Großflächiger Einzel­handel

Handel ist Wandel – das geflügelte Wort bezieht sich zunächst auf die Handelsunternehmen und deren Bereitschaft zu Veränderungen. Es bezeichnet aber auch die dynamische Veränderung im Einzel­handel und damit einhergehend die Raumentwicklung unter geänderten Rahmen­bedingungen, die häufig genug zu den bekannten Fehl­entwicklungen geführt hat.

  • Die AKH begrüßt, dass mit der 4. Änderung des LEP die landesplanerische Steuerung von Standorten, Größe und Sortimenten großflächiger Einzel­handelseinrichtungen deutlich gestärkt wird und nachfolgenden Planungsebenen möglichst rechtssichere Vorgaben gemacht werden.

 

Sowohl die klarstellende Definition einer „Agglomeration nicht großflächiger Einzel­handelsbetriebe“ und deren Festlegung als Ziel der Raum­ordnung und damit als verbindliche Vorgabe als auch die konkrete Auflistung des Mindestumfangs von innenstadtrelevanten Sortimenten wird für nachfolgende Planungsebenen hilfreich sein.

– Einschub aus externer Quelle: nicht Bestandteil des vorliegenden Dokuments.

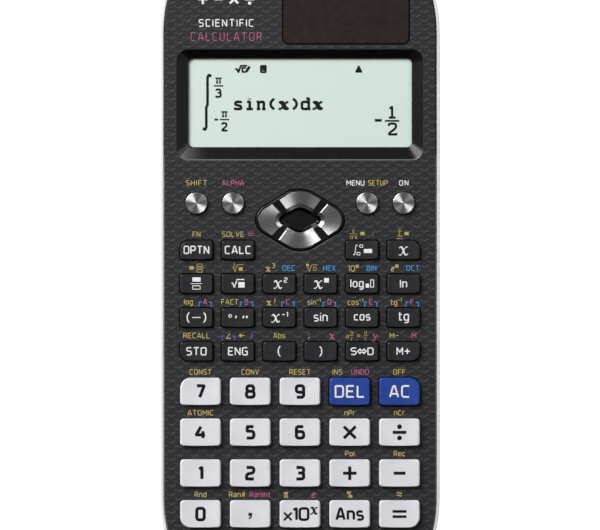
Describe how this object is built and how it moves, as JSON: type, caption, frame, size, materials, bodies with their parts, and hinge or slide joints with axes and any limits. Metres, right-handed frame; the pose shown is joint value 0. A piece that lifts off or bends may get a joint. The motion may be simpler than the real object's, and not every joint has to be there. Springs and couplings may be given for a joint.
{
  "type": "scientific calculator",
  "caption": "Pocket scientific calculator with a dot display, solar cell, rocking cursor pad and raised keys in a black and white case.",
  "frame": {"origin": "middle of the flat underside", "axes": "+Z out of the keyboard, +Y towards the display end, +X to the right of a reader"},
  "size_m": [0.077, 0.1654, 0.0111],
  "materials": {
    "white_casing": "fine moulded texture",
    "black_casing": "pressed pattern of small chevrons",
    "white_keys": "satin",
    "blue_keys": "satin",
    "charcoal_keys": "satin",
    "cursor_black": "gloss",
    "bright_metallised": "spun metal finish",
    "clear_window": "clear and polished",
    "display_glass": "reflective display",
    "solar_cell": "banded dark brown",
    "silicone": "satin",
    "circuit_laminate": "solder mask",
    "bright_steel": "polished",
    "screw_steel": "zinc plated",
    "white_acetal": "polished"
  },
  "bodies": {
    "case": {"rear_case": "white_casing", "front_case": "black_casing", "battery_cover": "white_casing", "display_window": "clear_window", "lcd_glass": "display_glass", "solar_panel": "solar_cell", "keypad_sheet": "silicone", "circuit_board": "circuit_laminate", "button_cell": "bright_steel", "battery_contacts": "bright_steel", "screws": "screw_steel"},
    "cursor_pivot": {"cursor_ball": "white_acetal"},
    "cursor_pad": {"cursor_rocker": "cursor_black", "cursor_plates": "bright_metallised"},
    "key_7": {"key_7": "white_keys"},
    "key_8": {"key_8": "white_keys"},
    "key_9": {"key_9": "white_keys"},
    "key_delete": {"key_delete": "blue_keys"},
    "key_all_clear": {"key_all_clear": "blue_keys"},
    "key_4": {"key_4": "white_keys"},
    "key_5": {"key_5": "white_keys"},
    "key_6": {"key_6": "white_keys"},
    "key_multiply": {"key_multiply": "white_keys"},
    "key_divide": {"key_divide": "white_keys"},
    "key_1": {"key_1": "white_keys"},
    "key_2": {"key_2": "white_keys"},
    "key_3": {"key_3": "white_keys"},
    "key_plus": {"key_plus": "white_keys"},
    "key_minus": {"key_minus": "white_keys"},
    "key_0": {"key_0": "white_keys"},
    "key_comma": {"key_comma": "white_keys"},
    "key_exponent": {"key_exponent": "white_keys"},
    "key_answer": {"key_answer": "white_keys"},
    "key_equals": {"key_equals": "white_keys"},
    "key_options": {"key_options": "charcoal_keys"},
    "key_calc": {"key_calc": "charcoal_keys"},
    "key_integral": {"key_integral": "charcoal_keys"},
    "key_variable": {"key_variable": "charcoal_keys"},
    "key_fraction": {"key_fraction": "charcoal_keys"},
    "key_root": {"key_root": "charcoal_keys"},
    "key_square": {"key_square": "charcoal_keys"},
    "key_power": {"key_power": "charcoal_keys"},
    "key_log_base": {"key_log_base": "charcoal_keys"},
    "key_ln": {"key_ln": "charcoal_keys"},
    "key_negative": {"key_negative": "charcoal_keys"},
    "key_degrees": {"key_degrees": "charcoal_keys"},
    "key_reciprocal": {"key_reciprocal": "charcoal_keys"},
    "key_sin": {"key_sin": "charcoal_keys"},
    "key_cos": {"key_cos": "charcoal_keys"},
    "key_tan": {"key_tan": "charcoal_keys"},
    "key_store": {"key_store": "charcoal_keys"},
    "key_eng": {"key_eng": "charcoal_keys"},
    "key_bracket_open": {"key_bracket_open": "charcoal_keys"},
    "key_bracket_close": {"key_bracket_close": "charcoal_keys"},
    "key_convert": {"key_convert": "charcoal_keys"},
    "key_memory": {"key_memory": "charcoal_keys"},
    "key_shift": {"key_shift": "bright_metallised"},
    "key_alpha": {"key_alpha": "bright_metallised"},
    "key_menu": {"key_menu": "bright_metallised"},
    "key_on": {"key_on": "bright_metallised"}
  },
  "joints": [
    {"name": "cursor_tilt_up_down", "type": "hinge", "parent": "case", "child": "cursor_pivot", "pos_m": [0, 0.0124, 0.0066], "axis": [1, 0, 0], "range_deg": [-4, 4], "stiffness_Nm_per_rad": 0.14, "deforming": ["keypad_sheet"]},
    {"name": "cursor_tilt_left_right", "type": "hinge", "parent": "cursor_pivot", "child": "cursor_pad", "pos_m": [0, 0.0124, 0.0066], "axis": [0, 1, 0], "range_deg": [-4, 4], "stiffness_Nm_per_rad": 0.14, "deforming": ["keypad_sheet"]},
    {"name": "key_shift_press", "type": "slide", "parent": "case", "child": "key_shift", "axis": [0, 0, -1], "range_m": [0, 0.0012], "stiffness_N_per_m": 400, "deforming": ["keypad_sheet"]},
    {"name": "key_alpha_press", "type": "slide", "parent": "case", "child": "key_alpha", "axis": [0, 0, -1], "range_m": [0, 0.0012], "stiffness_N_per_m": 400, "deforming": ["keypad_sheet"]},
    {"name": "key_menu_press", "type": "slide", "parent": "case", "child": "key_menu", "axis": [0, 0, -1], "range_m": [0, 0.0012], "stiffness_N_per_m": 400, "deforming": ["keypad_sheet"]},
    {"name": "key_on_press", "type": "slide", "parent": "case", "child": "key_on", "axis": [0, 0, -1], "range_m": [0, 0.0012], "stiffness_N_per_m": 400, "deforming": ["keypad_sheet"]},
    {"name": "key_options_press", "type": "slide", "parent": "case", "child": "key_options", "axis": [0, 0, -1], "range_m": [0, 0.0012], "stiffness_N_per_m": 400, "deforming": ["keypad_sheet"]},
    {"name": "key_calc_press", "type": "slide", "parent": "case", "child": "key_calc", "axis": [0, 0, -1], "range_m": [0, 0.0012], "stiffness_N_per_m": 400, "deforming": ["keypad_sheet"]},
    {"name": "key_integral_press", "type": "slide", "parent": "case", "child": "key_integral", "axis": [0, 0, -1], "range_m": [0, 0.0012], "stiffness_N_per_m": 400, "deforming": ["keypad_sheet"]},
    {"name": "key_variable_press", "type": "slide", "parent": "case", "child": "key_variable", "axis": [0, 0, -1], "range_m": [0, 0.0012], "stiffness_N_per_m": 400, "deforming": ["keypad_sheet"]},
    {"name": "key_fraction_press", "type": "slide", "parent": "case", "child": "key_fraction", "axis": [0, 0, -1], "range_m": [0, 0.0012], "stiffness_N_per_m": 400, "deforming": ["keypad_sheet"]},
    {"name": "key_root_press", "type": "slide", "parent": "case", "child": "key_root", "axis": [0, 0, -1], "range_m": [0, 0.0012], "stiffness_N_per_m": 400, "deforming": ["keypad_sheet"]},
    {"name": "key_square_press", "type": "slide", "parent": "case", "child": "key_square", "axis": [0, 0, -1], "range_m": [0, 0.0012], "stiffness_N_per_m": 400, "deforming": ["keypad_sheet"]},
    {"name": "key_power_press", "type": "slide", "parent": "case", "child": "key_power", "axis": [0, 0, -1], "range_m": [0, 0.0012], "stiffness_N_per_m": 400, "deforming": ["keypad_sheet"]},
    {"name": "key_log_base_press", "type": "slide", "parent": "case", "child": "key_log_base", "axis": [0, 0, -1], "range_m": [0, 0.0012], "stiffness_N_per_m": 400, "deforming": ["keypad_sheet"]},
    {"name": "key_ln_press", "type": "slide", "parent": "case", "child": "key_ln", "axis": [0, 0, -1], "range_m": [0, 0.0012], "stiffness_N_per_m": 400, "deforming": ["keypad_sheet"]},
    {"name": "key_negative_press", "type": "slide", "parent": "case", "child": "key_negative", "axis": [0, 0, -1], "range_m": [0, 0.0012], "stiffness_N_per_m": 400, "deforming": ["keypad_sheet"]},
    {"name": "key_degrees_press", "type": "slide", "parent": "case", "child": "key_degrees", "axis": [0, 0, -1], "range_m": [0, 0.0012], "stiffness_N_per_m": 400, "deforming": ["keypad_sheet"]},
    {"name": "key_reciprocal_press", "type": "slide", "parent": "case", "child": "key_reciprocal", "axis": [0, 0, -1], "range_m": [0, 0.0012], "stiffness_N_per_m": 400, "deforming": ["keypad_sheet"]},
    {"name": "key_sin_press", "type": "slide", "parent": "case", "child": "key_sin", "axis": [0, 0, -1], "range_m": [0, 0.0012], "stiffness_N_per_m": 400, "deforming": ["keypad_sheet"]},
    {"name": "key_cos_press", "type": "slide", "parent": "case", "child": "key_cos", "axis": [0, 0, -1], "range_m": [0, 0.0012], "stiffness_N_per_m": 400, "deforming": ["keypad_sheet"]},
    {"name": "key_tan_press", "type": "slide", "parent": "case", "child": "key_tan", "axis": [0, 0, -1], "range_m": [0, 0.0012], "stiffness_N_per_m": 400, "deforming": ["keypad_sheet"]},
    {"name": "key_store_press", "type": "slide", "parent": "case", "child": "key_store", "axis": [0, 0, -1], "range_m": [0, 0.0012], "stiffness_N_per_m": 400, "deforming": ["keypad_sheet"]},
    {"name": "key_eng_press", "type": "slide", "parent": "case", "child": "key_eng", "axis": [0, 0, -1], "range_m": [0, 0.0012], "stiffness_N_per_m": 400, "deforming": ["keypad_sheet"]},
    {"name": "key_bracket_open_press", "type": "slide", "parent": "case", "child": "key_bracket_open", "axis": [0, 0, -1], "range_m": [0, 0.0012], "stiffness_N_per_m": 400, "deforming": ["keypad_sheet"]},
    {"name": "key_bracket_close_press", "type": "slide", "parent": "case", "child": "key_bracket_close", "axis": [0, 0, -1], "range_m": [0, 0.0012], "stiffness_N_per_m": 400, "deforming": ["keypad_sheet"]},
    {"name": "key_convert_press", "type": "slide", "parent": "case", "child": "key_convert", "axis": [0, 0, -1], "range_m": [0, 0.0012], "stiffness_N_per_m": 400, "deforming": ["keypad_sheet"]},
    {"name": "key_memory_press", "type": "slide", "parent": "case", "child": "key_memory", "axis": [0, 0, -1], "range_m": [0, 0.0012], "stiffness_N_per_m": 400, "deforming": ["keypad_sheet"]},
    {"name": "key_7_press", "type": "slide", "parent": "case", "child": "key_7", "axis": [0, 0, -1], "range_m": [0, 0.0012], "stiffness_N_per_m": 400, "deforming": ["keypad_sheet"]},
    {"name": "key_8_press", "type": "slide", "parent": "case", "child": "key_8", "axis": [0, 0, -1], "range_m": [0, 0.0012], "stiffness_N_per_m": 400, "deforming": ["keypad_sheet"]},
    {"name": "key_9_press", "type": "slide", "parent": "case", "child": "key_9", "axis": [0, 0, -1], "range_m": [0, 0.0012], "stiffness_N_per_m": 400, "deforming": ["keypad_sheet"]},
    {"name": "key_delete_press", "type": "slide", "parent": "case", "child": "key_delete", "axis": [0, 0, -1], "range_m": [0, 0.0012], "stiffness_N_per_m": 400, "deforming": ["keypad_sheet"]},
    {"name": "key_all_clear_press", "type": "slide", "parent": "case", "child": "key_all_clear", "axis": [0, 0, -1], "range_m": [0, 0.0012], "stiffness_N_per_m": 400, "deforming": ["keypad_sheet"]},
    {"name": "key_4_press", "type": "slide", "parent": "case", "child": "key_4", "axis": [0, 0, -1], "range_m": [0, 0.0012], "stiffness_N_per_m": 400, "deforming": ["keypad_sheet"]},
    {"name": "key_5_press", "type": "slide", "parent": "case", "child": "key_5", "axis": [0, 0, -1], "range_m": [0, 0.0012], "stiffness_N_per_m": 400, "deforming": ["keypad_sheet"]},
    {"name": "key_6_press", "type": "slide", "parent": "case", "child": "key_6", "axis": [0, 0, -1], "range_m": [0, 0.0012], "stiffness_N_per_m": 400, "deforming": ["keypad_sheet"]},
    {"name": "key_multiply_press", "type": "slide", "parent": "case", "child": "key_multiply", "axis": [0, 0, -1], "range_m": [0, 0.0012], "stiffness_N_per_m": 400, "deforming": ["keypad_sheet"]},
    {"name": "key_divide_press", "type": "slide", "parent": "case", "child": "key_divide", "axis": [0, 0, -1], "range_m": [0, 0.0012], "stiffness_N_per_m": 400, "deforming": ["keypad_sheet"]},
    {"name": "key_1_press", "type": "slide", "parent": "case", "child": "key_1", "axis": [0, 0, -1], "range_m": [0, 0.0012], "stiffness_N_per_m": 400, "deforming": ["keypad_sheet"]},
    {"name": "key_2_press", "type": "slide", "parent": "case", "child": "key_2", "axis": [0, 0, -1], "range_m": [0, 0.0012], "stiffness_N_per_m": 400, "deforming": ["keypad_sheet"]},
    {"name": "key_3_press", "type": "slide", "parent": "case", "child": "key_3", "axis": [0, 0, -1], "range_m": [0, 0.0012], "stiffness_N_per_m": 400, "deforming": ["keypad_sheet"]},
    {"name": "key_plus_press", "type": "slide", "parent": "case", "child": "key_plus", "axis": [0, 0, -1], "range_m": [0, 0.0012], "stiffness_N_per_m": 400, "deforming": ["keypad_sheet"]},
    {"name": "key_minus_press", "type": "slide", "parent": "case", "child": "key_minus", "axis": [0, 0, -1], "range_m": [0, 0.0012], "stiffness_N_per_m": 400, "deforming": ["keypad_sheet"]},
    {"name": "key_0_press", "type": "slide", "parent": "case", "child": "key_0", "axis": [0, 0, -1], "range_m": [0, 0.0012], "stiffness_N_per_m": 400, "deforming": ["keypad_sheet"]},
    {"name": "key_comma_press", "type": "slide", "parent": "case", "child": "key_comma", "axis": [0, 0, -1], "range_m": [0, 0.0012], "stiffness_N_per_m": 400, "deforming": ["keypad_sheet"]},
    {"name": "key_exponent_press", "type": "slide", "parent": "case", "child": "key_exponent", "axis": [0, 0, -1], "range_m": [0, 0.0012], "stiffness_N_per_m": 400, "deforming": ["keypad_sheet"]},
    {"name": "key_answer_press", "type": "slide", "parent": "case", "child": "key_answer", "axis": [0, 0, -1], "range_m": [0, 0.0012], "stiffness_N_per_m": 400, "deforming": ["keypad_sheet"]},
    {"name": "key_equals_press", "type": "slide", "parent": "case", "child": "key_equals", "axis": [0, 0, -1], "range_m": [0, 0.0012], "stiffness_N_per_m": 400, "deforming": ["keypad_sheet"]}
  ]
}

  • Die AKH sieht die Chance, durch eine restriktive Steuerung peripherer Einzel­handelsentwicklungen eine verbrauchernahe Versorgung der Bevölkerung im Sinne einer kompakten und gemischten Stadt, so wie sie im 1. Hessischen Supermarktgipfel diskutiert wurde, zu erreichen.

 

Da sich das Einkaufsverhalten nicht an Gemeindegrenzen orientiert, der Online-Handel weiter zunimmt und wachsende Flächenbedarfe für immer größere Verkaufsflächen insbesondere bei Sortimenten der wohnungsnahen Grundversorgung (Nahrungsmittel, Drogerie) die Kommunen vor neue Heraus­forderungen stellt, stellen Regionale Einzel­handelskonzepte ein wichtiges Instrument dar.

  • Die AKH sieht hierin einen wichtigen Schritt zur Stärkung und Im­ple­ment­ierung einer interkommunalen Kooperation. Die Ent­wick­lung eines regio­nalen Einzel­handelskonzeptes könnte für die geplanten Modellprojekte eine inhaltliche Säule der Zusammen­arbeit bedeuten.